AIM OF THE TASK: Repeat the lines of the data that follow, please, starting at the first and stopping after the one with "return line".

.....

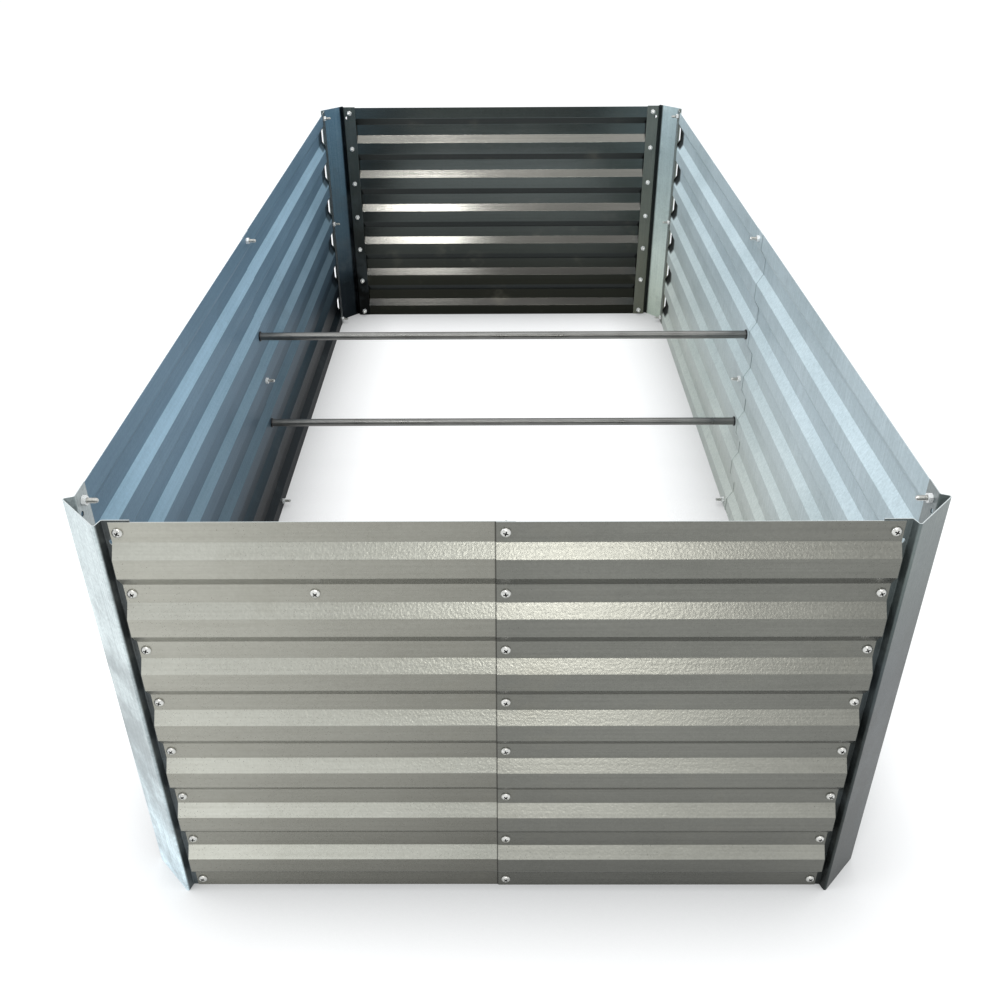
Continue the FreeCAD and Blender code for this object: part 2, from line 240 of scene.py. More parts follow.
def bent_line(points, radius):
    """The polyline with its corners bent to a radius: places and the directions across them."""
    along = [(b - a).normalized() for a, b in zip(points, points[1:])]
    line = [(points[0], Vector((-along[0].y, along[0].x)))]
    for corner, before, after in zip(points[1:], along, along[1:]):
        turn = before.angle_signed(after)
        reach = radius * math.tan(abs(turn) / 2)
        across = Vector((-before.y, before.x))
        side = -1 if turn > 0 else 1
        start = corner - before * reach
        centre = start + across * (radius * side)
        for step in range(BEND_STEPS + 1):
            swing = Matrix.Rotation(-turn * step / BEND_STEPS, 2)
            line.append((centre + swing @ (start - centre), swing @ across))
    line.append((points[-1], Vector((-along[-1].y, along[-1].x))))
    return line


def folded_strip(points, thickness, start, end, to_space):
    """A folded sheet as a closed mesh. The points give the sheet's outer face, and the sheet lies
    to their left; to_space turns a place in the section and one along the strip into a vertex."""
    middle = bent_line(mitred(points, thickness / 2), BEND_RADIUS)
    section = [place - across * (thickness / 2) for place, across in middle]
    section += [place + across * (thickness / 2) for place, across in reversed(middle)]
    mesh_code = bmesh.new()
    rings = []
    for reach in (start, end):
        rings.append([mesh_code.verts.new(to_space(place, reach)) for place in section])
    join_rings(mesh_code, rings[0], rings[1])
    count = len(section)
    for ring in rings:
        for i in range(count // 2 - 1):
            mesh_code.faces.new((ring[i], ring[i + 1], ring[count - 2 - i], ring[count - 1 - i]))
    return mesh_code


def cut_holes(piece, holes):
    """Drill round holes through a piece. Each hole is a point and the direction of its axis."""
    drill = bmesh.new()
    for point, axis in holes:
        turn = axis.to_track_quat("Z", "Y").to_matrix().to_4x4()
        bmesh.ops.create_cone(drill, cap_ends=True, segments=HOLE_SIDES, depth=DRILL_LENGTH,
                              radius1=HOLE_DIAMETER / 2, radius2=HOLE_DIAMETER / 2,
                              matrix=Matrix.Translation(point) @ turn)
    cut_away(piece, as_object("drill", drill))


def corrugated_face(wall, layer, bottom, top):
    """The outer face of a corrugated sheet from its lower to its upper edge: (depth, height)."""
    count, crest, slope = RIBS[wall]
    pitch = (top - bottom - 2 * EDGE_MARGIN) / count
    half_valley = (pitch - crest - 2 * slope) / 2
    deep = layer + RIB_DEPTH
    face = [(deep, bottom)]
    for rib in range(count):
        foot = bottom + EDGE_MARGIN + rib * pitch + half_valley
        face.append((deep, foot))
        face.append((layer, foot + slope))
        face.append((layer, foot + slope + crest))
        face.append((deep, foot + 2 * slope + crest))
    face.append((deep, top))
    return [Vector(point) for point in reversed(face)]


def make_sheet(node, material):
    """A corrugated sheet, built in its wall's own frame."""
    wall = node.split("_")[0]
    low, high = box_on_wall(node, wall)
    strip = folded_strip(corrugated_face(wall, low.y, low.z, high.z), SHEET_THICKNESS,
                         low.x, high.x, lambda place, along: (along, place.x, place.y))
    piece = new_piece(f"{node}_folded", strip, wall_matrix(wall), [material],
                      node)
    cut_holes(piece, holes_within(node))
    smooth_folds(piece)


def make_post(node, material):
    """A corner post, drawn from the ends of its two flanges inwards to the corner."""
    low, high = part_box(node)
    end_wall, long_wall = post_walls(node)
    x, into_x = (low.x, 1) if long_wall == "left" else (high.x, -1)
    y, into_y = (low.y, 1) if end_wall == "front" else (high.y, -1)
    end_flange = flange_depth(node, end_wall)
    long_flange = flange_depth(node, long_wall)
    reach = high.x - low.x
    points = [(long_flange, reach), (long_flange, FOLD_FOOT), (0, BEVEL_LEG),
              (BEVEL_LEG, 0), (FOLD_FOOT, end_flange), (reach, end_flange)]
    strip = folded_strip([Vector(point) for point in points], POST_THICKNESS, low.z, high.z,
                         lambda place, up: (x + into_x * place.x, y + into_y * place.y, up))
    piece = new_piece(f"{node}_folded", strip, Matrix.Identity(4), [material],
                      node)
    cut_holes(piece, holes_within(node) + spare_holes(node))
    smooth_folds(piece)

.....

EXPECTED ANSWER:
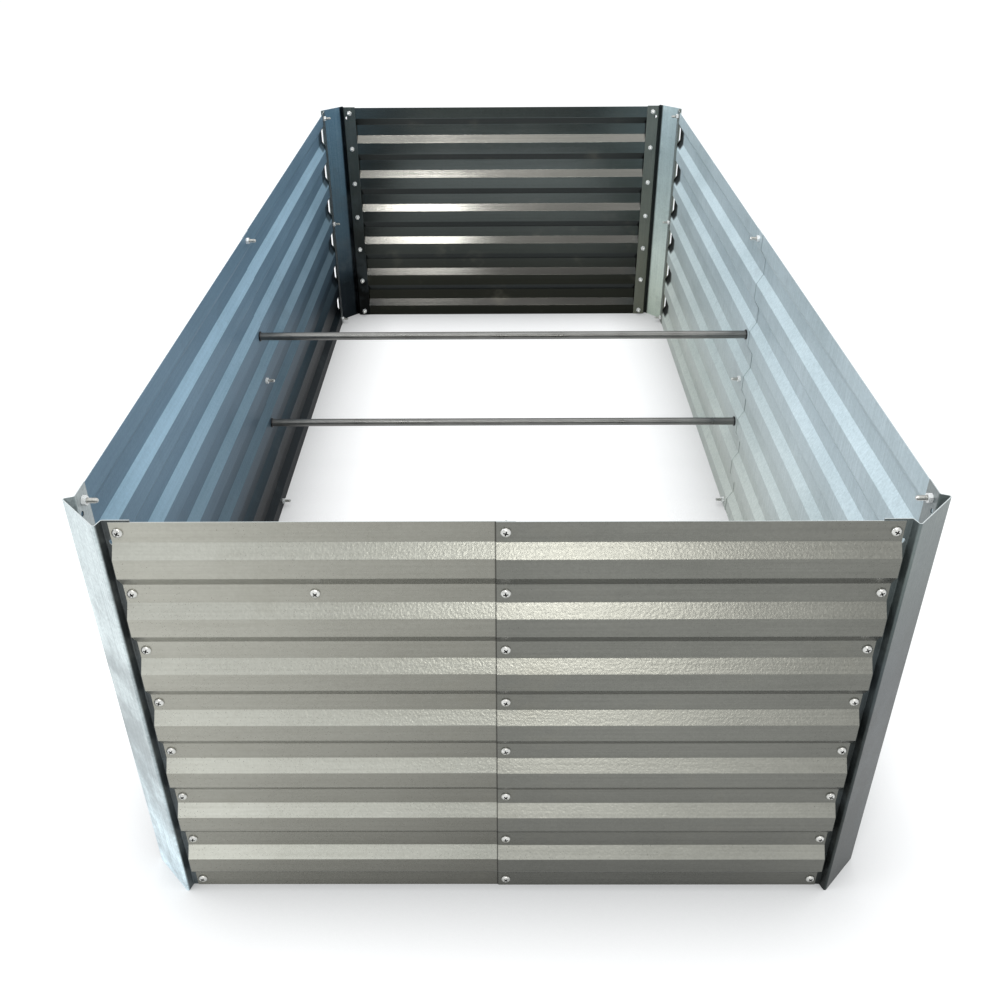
Continue the FreeCAD and Blender code for this object: part 2, from line 240 of scene.py. More parts follow.
def bent_line(points, radius):
    """The polyline with its corners bent to a radius: places and the directions across them."""
    along = [(b - a).normalized() for a, b in zip(points, points[1:])]
    line = [(points[0], Vector((-along[0].y, along[0].x)))]
    for corner, before, after in zip(points[1:], along, along[1:]):
        turn = before.angle_signed(after)
        reach = radius * math.tan(abs(turn) / 2)
        across = Vector((-before.y, before.x))
        side = -1 if turn > 0 else 1
        start = corner - before * reach
        centre = start + across * (radius * side)
        for step in range(BEND_STEPS + 1):
            swing = Matrix.Rotation(-turn * step / BEND_STEPS, 2)
            line.append((centre + swing @ (start - centre), swing @ across))
    line.append((points[-1], Vector((-along[-1].y, along[-1].x))))
    return line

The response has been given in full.